+++ Data rows +++
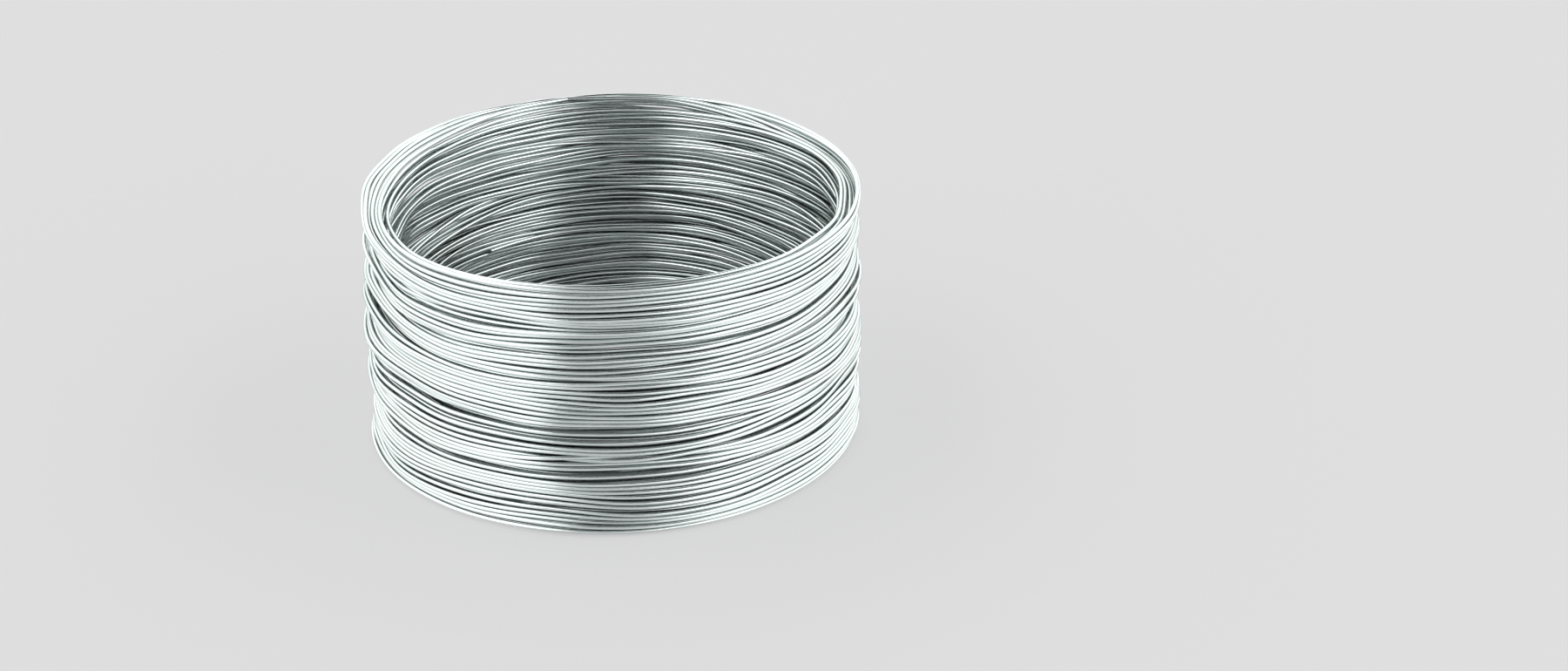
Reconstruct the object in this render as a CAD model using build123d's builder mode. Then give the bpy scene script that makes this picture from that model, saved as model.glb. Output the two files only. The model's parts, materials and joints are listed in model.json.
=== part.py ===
"""A coil of bright steel binding wire that stands on its end.

One length of wire is wound round and round into a short, wide ring with an open bore.
The ring is one turned solid, with +Z up, in millimetres. The origin is on the axis of the
bore, at the level that the coil stands on.

What is turned is the section of the winding on one side of the axis: a wall a few wires
thick and many wires tall. Up the outside, the courses of wire gather in bundles, with a
groove where one bundle ends and the next begins. Each end shows its turns side by side, as
rings with a narrow flat on top. At the top the inner turns stop lower than the outer ones,
which make the rim. The bore is plain.
"""

import os

from build123d import *

# Wire and winding
wire_diameter = 0.9
coil_diameter = 108.0
courses = 62  # turns one above the other, from the floor to the top of the coil
layers = 6  # turns side by side, from the bore to the outside

# Relief of the outside
bundle_courses = (7, 7, 7, 5, 8, 6, 6, 8, 8)  # courses in each bundle, from the floor up
bundle_groove = 1.35

# Relief of the two ends
turn_flat = 0.3  # width of the flat on top of each ring
turn_groove = 0.45
inner_layers = 3  # turns next to the bore that stop below the rim
rim_step = 1.8

coil_radius = coil_diameter / 2
coil_height = courses * wire_diameter
bore_radius = coil_radius - layers * wire_diameter


def bundle_levels():
    """Heights where one bundle ends and the next begins, from the floor to the top."""
    levels = [0.0]
    placed = 0
    while placed < courses:
        bundle = len(levels) - 1
        placed = min(placed + bundle_courses[bundle % len(bundle_courses)], courses)
        levels.append(placed * wire_diameter)
    return levels


def outside():
    """Points up the outside: the crest of each bundle, and a groove between neighbours."""
    levels = bundle_levels()
    points = []
    for low, high in zip(levels, levels[1:]):
        points.append((coil_radius, (low + high) / 2))
        points.append((coil_radius - bundle_groove, high))
    return points[:-1]


def end(faces, groove):
    """Points across an end, from the bore outwards: a flat for each turn, and grooves."""
    points = [(bore_radius, faces[0] + groove)]
    for turn, face in enumerate(faces):
        middle = bore_radius + (turn + 0.5) * wire_diameter
        points.append((middle - turn_flat / 2, face))
        points.append((middle + turn_flat / 2, face))
        points.append((middle + wire_diameter / 2, face + groove))
    return points[:-1]


top_faces = [coil_height - (rim_step if turn < inner_layers else 0) for turn in range(layers)]
bottom_end = end([0.0] * layers, turn_groove)
top_end = end(top_faces, -turn_groove)

with BuildPart() as wire_coil:
    with BuildSketch(Plane.XZ):
        with BuildLine():
            Polyline(*bottom_end, *outside(), *reversed(top_end), close=True)
        make_face()
    revolve(axis=Axis.Z)

wire_coil.part.label = "wire_coil"

os.makedirs("parts", exist_ok=True)
export_step(wire_coil.part, "parts/wire_coil.step")

print("coil", coil_diameter, "across and", coil_height, "tall, bore", 2 * bore_radius)
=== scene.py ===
# %% [markdown]
# # A coil of binding wire
#
# The object is a short, wide coil of bright steel wire that stands on its end. One thin
# wire goes round and round about a hundred and eighty times. Nothing ties it, so the turns
# lie close together on one side and fan out on the other, where you look in between them.
#
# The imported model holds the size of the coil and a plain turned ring. This script lays the
# real wire in the place of that ring, gives it its metal, and lights it on a pale floor.

# %% Tools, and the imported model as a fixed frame
import json
import math

import bpy
import numpy as np
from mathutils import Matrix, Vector

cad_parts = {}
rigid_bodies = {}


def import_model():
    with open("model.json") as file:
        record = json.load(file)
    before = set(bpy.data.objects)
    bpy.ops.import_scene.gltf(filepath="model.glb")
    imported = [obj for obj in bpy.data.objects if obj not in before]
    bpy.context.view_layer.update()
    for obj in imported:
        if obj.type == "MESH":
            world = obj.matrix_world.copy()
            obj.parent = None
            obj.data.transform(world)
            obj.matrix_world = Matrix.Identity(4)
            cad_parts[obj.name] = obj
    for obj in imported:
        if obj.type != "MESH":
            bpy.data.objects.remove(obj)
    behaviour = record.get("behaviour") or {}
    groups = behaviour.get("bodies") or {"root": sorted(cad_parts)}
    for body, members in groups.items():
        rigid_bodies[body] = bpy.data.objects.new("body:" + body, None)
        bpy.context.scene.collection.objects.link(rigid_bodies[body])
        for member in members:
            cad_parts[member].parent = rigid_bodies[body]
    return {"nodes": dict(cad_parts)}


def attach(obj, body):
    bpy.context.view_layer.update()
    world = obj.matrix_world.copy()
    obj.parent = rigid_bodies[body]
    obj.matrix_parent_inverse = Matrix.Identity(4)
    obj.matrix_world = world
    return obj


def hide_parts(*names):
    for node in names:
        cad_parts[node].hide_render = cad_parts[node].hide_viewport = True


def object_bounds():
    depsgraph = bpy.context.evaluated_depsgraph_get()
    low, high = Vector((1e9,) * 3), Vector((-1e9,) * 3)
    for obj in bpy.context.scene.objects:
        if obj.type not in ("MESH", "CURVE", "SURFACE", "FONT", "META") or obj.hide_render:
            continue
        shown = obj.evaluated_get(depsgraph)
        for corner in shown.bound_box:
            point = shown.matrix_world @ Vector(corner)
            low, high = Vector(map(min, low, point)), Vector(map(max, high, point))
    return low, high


for leftover in list(bpy.data.objects):
    bpy.data.objects.remove(leftover)

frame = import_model()
cad_low, cad_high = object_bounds()

MM = 0.001
coil_radius = (cad_high.x - cad_low.x) / 2 / MM
coil_height = (cad_high.z - cad_low.z) / MM
print("packed nodes:", ", ".join(frame["nodes"]))
print("coil, mm:", round(2 * coil_radius, 1), "across,", round(coil_height, 1), "tall")

# %% [markdown]
# ## The camera
#
# The coil is seen from a little above, from about half a metre away, and it stands left of
# the middle of a wide picture. A camera that is turned a few degrees to the right puts it
# there with no lens shift, so the perspective stays that of a real lens.

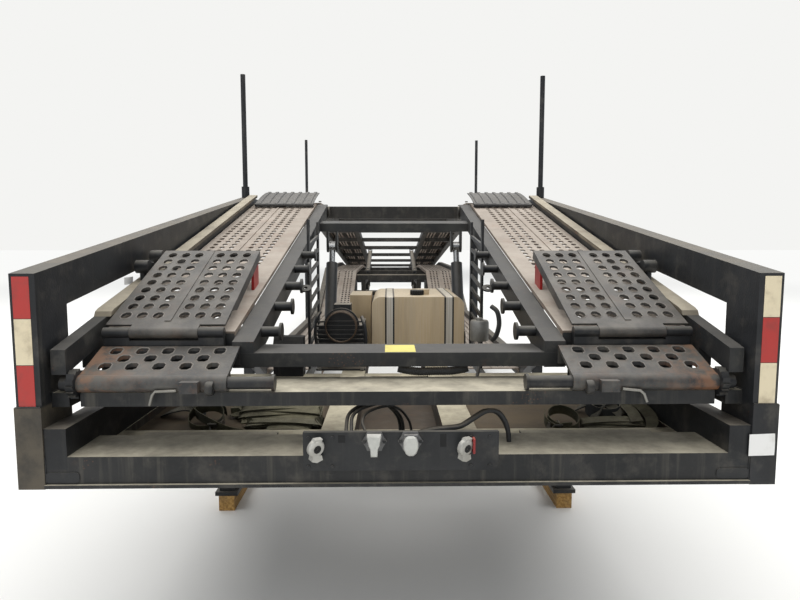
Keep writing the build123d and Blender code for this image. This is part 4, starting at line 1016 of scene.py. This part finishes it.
# %% Cut the treads
tyre_radius, rim_radius = 464.0, 286.0
tyre_offsets = (1168, 878)
tread_steps, step_shift = 104, 0.22
groove_depth, notch_depth, block_rise = 10.0, 8.0, 0.4
wheels = [(number, station, side, hand) for number, station in ((1, 9750), (2, 11050))
          for side, hand in ((-1, "left"), (1, "right"))]


def tyre_profile(notched):
    """Half the section as (radius, reach) points, with its notches sunk or not."""
    sunk = notch_depth if notched else 0.0
    block, groove = tyre_radius - block_rise, tyre_radius - groove_depth
    wall = [(rim_radius + rise, reach) for rise, reach in (
        (0, 100), (8, 108), (26, 112), (60, 125.5), (75, 126), (112, 125), (116, 123.5), (120, 125))]
    shoulder = [(tyre_radius - 30 - sunk / 2, 119), (tyre_radius - 12 - sunk, 104), (block - sunk, 90),
                (block - sunk, 66)]
    return wall + shoulder + [(groove, 62), (groove, 52), (block, 48), (block, 24), (groove, 20),
                              (groove, 11), (block, 7)]


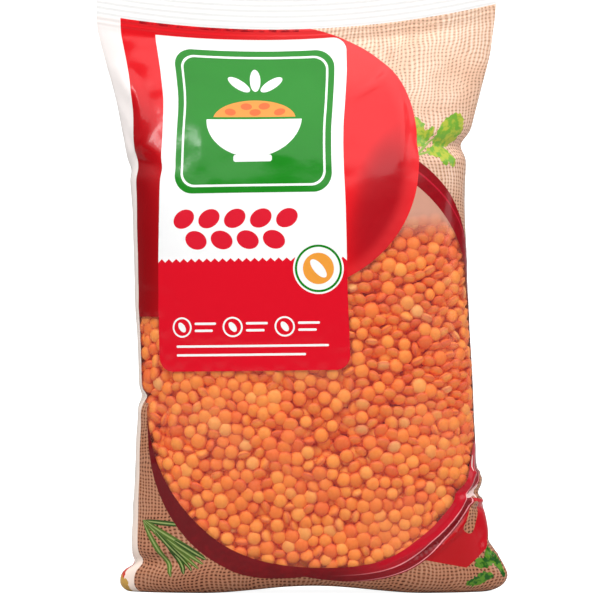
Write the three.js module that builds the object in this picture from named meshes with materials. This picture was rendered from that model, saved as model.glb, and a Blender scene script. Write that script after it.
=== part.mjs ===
// A sealed pillow bag of lentils, standing on its folded bottom.
// Units are millimetres. +Z is up, the front faces -Y, and the origin is on the floor under the
// middle of the bag. The film is one tube: a fin seal runs down the middle of the back, a crimped
// seal closes the top, and the bottom seal lies folded flat under the base.
import * as THREE from "three";

// How finely the skin is divided
const LEFT_COLUMNS = 20;
const RIGHT_COLUMNS = 18;
const BODY_ROWS = 46;
const BASE_ROWS = 5;
const SEAL_ROWS = 3;
const BASE_SHARES = [0.1, 0.245, 0.295, 0.5, 0.705, 0.755, 0.9];
const FINE_STEPS = 240;

// Heights that drive the shape
const BASE_ROUNDING = 9;
const SEAL_START = 199;
const BAG_TOP = 214;

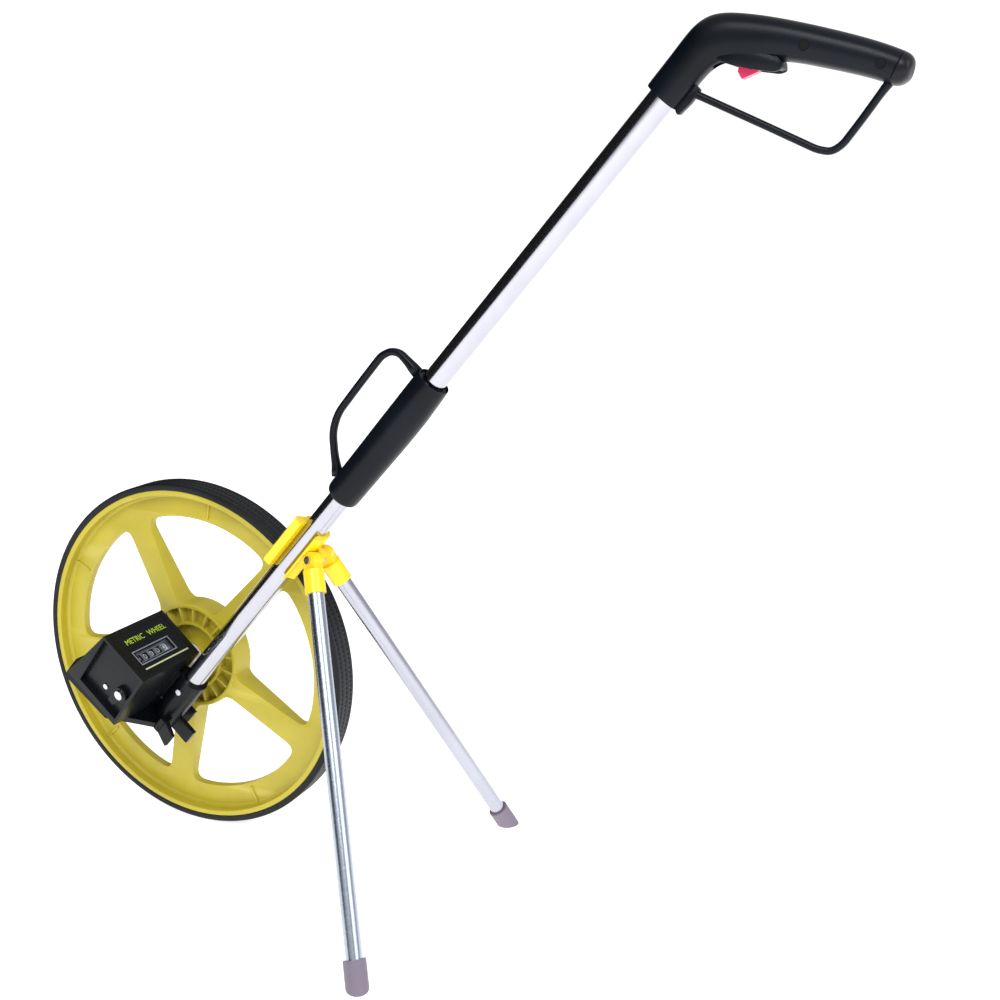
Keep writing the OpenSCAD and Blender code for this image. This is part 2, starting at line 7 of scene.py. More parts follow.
+++
**Set problem:**
Starting with the line that contains "Write the three.js", repeat each line exactly, and stop once the line that contains "const BAG_TOP = 214;" has been repeated.

**Solution to this exercise:**
Write the three.js module that builds the object in this picture from named meshes with materials. This picture was rendered from that model, saved as model.glb, and a Blender scene script. Write that script after it.
=== part.mjs ===
// A sealed pillow bag of lentils, standing on its folded bottom.
// Units are millimetres. +Z is up, the front faces -Y, and the origin is on the floor under the
// middle of the bag. The film is one tube: a fin seal runs down the middle of the back, a crimped
// seal closes the top, and the bottom seal lies folded flat under the base.
import * as THREE from "three";

// How finely the skin is divided
const LEFT_COLUMNS = 20;
const RIGHT_COLUMNS = 18;
const BODY_ROWS = 46;
const BASE_ROWS = 5;
const SEAL_ROWS = 3;
const BASE_SHARES = [0.1, 0.245, 0.295, 0.5, 0.705, 0.755, 0.9];
const FINE_STEPS = 240;

// Heights that drive the shape
const BASE_ROUNDING = 9;
const SEAL_START = 199;
const BAG_TOP = 214;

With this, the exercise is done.